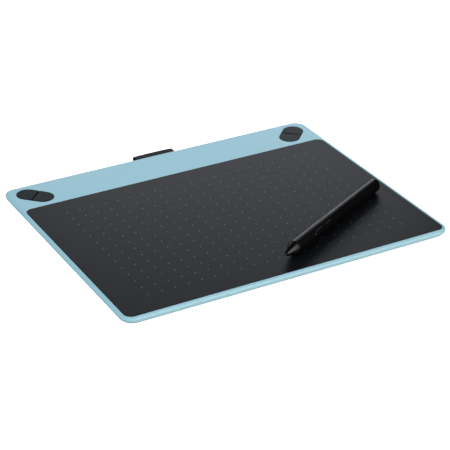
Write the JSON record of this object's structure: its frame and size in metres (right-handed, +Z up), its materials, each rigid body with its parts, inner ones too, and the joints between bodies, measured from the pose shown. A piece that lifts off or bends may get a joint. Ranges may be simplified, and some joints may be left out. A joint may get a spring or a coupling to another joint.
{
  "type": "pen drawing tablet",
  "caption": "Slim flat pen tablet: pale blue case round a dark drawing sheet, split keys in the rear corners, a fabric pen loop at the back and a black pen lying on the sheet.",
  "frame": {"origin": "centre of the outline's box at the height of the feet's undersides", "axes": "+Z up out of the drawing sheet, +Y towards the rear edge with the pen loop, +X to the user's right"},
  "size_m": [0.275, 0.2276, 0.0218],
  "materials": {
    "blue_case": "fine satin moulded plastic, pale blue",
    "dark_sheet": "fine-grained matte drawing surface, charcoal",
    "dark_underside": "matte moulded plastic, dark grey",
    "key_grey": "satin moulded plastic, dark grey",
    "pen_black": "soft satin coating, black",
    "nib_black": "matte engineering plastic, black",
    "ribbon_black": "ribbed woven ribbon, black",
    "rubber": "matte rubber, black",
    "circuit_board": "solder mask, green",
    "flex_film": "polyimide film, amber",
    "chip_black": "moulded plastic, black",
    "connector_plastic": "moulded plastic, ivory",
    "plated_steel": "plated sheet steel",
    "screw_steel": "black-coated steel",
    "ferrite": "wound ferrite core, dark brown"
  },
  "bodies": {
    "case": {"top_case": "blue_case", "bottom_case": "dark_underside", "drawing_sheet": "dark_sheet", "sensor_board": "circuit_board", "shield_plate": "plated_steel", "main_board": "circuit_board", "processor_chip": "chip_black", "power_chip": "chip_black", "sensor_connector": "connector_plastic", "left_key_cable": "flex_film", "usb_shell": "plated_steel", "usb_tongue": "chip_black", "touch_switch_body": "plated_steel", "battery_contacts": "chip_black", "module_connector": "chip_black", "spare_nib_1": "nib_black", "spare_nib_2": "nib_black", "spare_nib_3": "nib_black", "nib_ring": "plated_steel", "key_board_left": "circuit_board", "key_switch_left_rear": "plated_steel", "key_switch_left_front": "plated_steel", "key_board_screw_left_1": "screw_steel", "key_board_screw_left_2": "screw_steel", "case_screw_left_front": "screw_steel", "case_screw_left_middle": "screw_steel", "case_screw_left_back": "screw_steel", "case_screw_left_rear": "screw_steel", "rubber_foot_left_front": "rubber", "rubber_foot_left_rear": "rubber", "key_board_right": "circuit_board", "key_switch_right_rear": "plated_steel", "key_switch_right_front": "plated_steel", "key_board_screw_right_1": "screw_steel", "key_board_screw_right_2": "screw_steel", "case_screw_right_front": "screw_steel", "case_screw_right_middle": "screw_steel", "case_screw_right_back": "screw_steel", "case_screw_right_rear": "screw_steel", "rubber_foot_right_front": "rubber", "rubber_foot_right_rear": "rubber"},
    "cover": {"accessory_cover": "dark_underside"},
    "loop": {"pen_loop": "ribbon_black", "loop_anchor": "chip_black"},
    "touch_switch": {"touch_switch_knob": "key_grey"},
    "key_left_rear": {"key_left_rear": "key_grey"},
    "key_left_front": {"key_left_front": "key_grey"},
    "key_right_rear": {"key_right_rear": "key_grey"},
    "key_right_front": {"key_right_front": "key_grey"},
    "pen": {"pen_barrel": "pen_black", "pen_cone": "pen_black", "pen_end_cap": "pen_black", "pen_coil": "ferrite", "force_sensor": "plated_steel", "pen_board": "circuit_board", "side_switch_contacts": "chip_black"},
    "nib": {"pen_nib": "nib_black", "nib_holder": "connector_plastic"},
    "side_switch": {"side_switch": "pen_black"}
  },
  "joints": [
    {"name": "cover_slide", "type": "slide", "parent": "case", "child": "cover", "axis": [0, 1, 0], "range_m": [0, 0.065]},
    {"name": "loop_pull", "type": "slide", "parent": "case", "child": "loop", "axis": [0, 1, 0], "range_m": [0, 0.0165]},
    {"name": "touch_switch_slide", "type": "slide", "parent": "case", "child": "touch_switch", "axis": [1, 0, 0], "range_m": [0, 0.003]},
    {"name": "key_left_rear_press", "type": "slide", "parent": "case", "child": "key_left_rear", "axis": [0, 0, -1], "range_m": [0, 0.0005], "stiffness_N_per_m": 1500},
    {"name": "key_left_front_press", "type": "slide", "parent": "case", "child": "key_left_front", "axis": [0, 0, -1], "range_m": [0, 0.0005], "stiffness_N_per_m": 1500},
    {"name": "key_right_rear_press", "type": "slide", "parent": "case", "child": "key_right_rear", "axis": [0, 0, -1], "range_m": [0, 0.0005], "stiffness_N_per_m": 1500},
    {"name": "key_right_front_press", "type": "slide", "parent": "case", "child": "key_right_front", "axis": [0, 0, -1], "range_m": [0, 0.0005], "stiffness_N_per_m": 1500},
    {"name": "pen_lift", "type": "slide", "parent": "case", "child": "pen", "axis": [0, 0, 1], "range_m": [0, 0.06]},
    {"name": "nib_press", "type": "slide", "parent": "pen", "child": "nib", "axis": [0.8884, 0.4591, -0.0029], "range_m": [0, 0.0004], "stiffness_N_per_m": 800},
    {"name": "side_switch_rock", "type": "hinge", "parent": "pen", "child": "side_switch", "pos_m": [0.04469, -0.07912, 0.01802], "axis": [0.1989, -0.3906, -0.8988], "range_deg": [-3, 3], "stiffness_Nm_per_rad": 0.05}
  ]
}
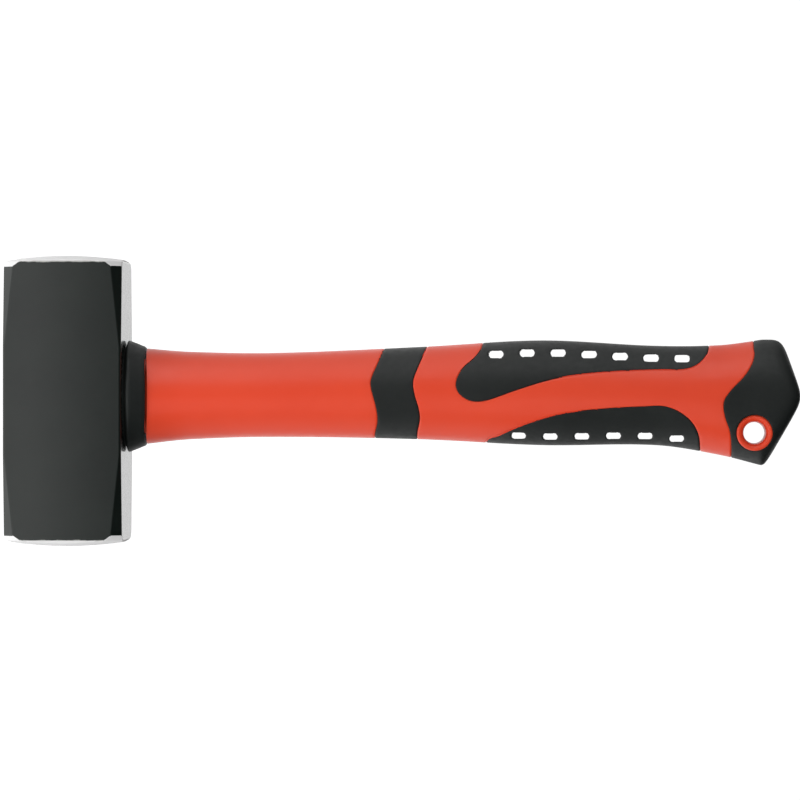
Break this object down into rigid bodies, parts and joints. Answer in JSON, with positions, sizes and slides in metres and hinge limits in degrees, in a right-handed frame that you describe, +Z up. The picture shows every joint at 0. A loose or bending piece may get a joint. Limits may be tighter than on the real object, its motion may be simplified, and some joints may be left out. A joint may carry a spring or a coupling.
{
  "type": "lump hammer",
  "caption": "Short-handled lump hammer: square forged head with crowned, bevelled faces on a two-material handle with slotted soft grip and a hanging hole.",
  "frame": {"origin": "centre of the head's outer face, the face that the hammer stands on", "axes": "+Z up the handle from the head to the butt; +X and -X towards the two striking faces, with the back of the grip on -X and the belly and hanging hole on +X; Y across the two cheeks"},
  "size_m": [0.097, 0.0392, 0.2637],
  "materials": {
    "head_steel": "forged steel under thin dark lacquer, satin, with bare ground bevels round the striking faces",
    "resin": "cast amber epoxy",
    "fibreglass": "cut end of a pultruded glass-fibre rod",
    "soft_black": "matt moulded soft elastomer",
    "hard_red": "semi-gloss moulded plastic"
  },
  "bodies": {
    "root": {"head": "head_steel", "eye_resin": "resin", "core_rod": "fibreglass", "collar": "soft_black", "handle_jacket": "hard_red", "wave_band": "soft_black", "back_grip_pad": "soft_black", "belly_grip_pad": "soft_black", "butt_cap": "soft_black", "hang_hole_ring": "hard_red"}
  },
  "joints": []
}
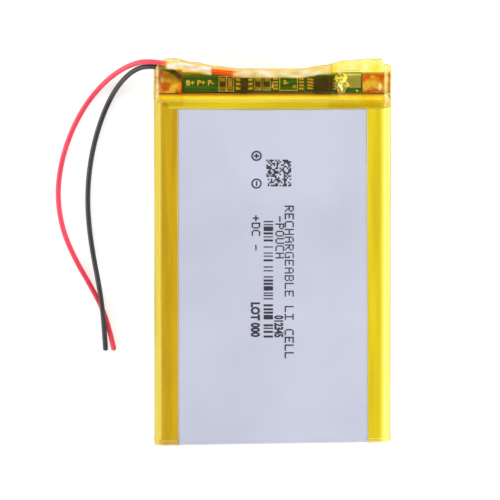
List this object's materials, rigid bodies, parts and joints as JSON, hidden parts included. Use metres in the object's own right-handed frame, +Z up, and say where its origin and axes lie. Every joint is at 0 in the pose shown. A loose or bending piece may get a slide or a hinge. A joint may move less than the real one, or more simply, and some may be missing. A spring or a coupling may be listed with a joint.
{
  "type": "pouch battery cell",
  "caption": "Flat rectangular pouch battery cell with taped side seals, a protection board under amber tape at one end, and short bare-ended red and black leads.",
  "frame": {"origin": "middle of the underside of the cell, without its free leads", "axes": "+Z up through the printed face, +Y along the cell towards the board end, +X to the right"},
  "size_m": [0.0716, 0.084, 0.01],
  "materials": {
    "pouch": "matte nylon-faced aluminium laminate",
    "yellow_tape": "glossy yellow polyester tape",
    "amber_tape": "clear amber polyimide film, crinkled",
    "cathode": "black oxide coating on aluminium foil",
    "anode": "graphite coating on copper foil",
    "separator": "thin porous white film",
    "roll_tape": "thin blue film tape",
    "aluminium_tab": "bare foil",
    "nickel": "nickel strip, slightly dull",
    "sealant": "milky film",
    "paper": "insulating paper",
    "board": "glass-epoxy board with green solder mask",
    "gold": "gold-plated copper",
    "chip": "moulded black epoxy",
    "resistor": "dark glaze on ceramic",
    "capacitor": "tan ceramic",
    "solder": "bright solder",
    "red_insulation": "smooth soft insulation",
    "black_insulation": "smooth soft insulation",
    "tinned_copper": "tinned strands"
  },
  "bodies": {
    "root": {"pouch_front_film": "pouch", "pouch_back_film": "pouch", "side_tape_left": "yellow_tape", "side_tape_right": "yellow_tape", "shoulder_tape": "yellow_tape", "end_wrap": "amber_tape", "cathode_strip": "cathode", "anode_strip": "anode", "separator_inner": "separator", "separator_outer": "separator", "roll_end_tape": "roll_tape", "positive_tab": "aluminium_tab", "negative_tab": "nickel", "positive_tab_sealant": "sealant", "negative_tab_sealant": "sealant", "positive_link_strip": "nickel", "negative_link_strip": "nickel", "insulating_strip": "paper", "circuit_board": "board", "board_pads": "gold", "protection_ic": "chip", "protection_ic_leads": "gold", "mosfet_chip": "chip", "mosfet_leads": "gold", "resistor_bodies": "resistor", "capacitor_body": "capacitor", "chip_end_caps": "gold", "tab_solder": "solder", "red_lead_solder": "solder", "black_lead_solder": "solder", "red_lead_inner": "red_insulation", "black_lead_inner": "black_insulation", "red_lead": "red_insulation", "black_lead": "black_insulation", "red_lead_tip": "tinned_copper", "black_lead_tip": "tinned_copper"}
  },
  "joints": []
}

§ Problem
Return every line containing "shown".

§ Written response
Write the JSON record of this object's structure: its frame and size in metres (right-handed, +Z up), its materials, each rigid body with its parts, inner ones too, and the joints between bodies, measured from the pose shown. A piece that lifts off or bends may get a joint. Ranges may be simplified, and some joints may be left out. A joint may get a spring or a coupling to another joint.
List this object's materials, rigid bodies, parts and joints as JSON, hidden parts included. Use metres in the object's own right-handed frame, +Z up, and say where its origin and axes lie. Every joint is at 0 in the pose shown. A loose or bending piece may get a slide or a hinge. A joint may move less than the real one, or more simply, and some may be missing. A spring or a coupling may be listed with a joint.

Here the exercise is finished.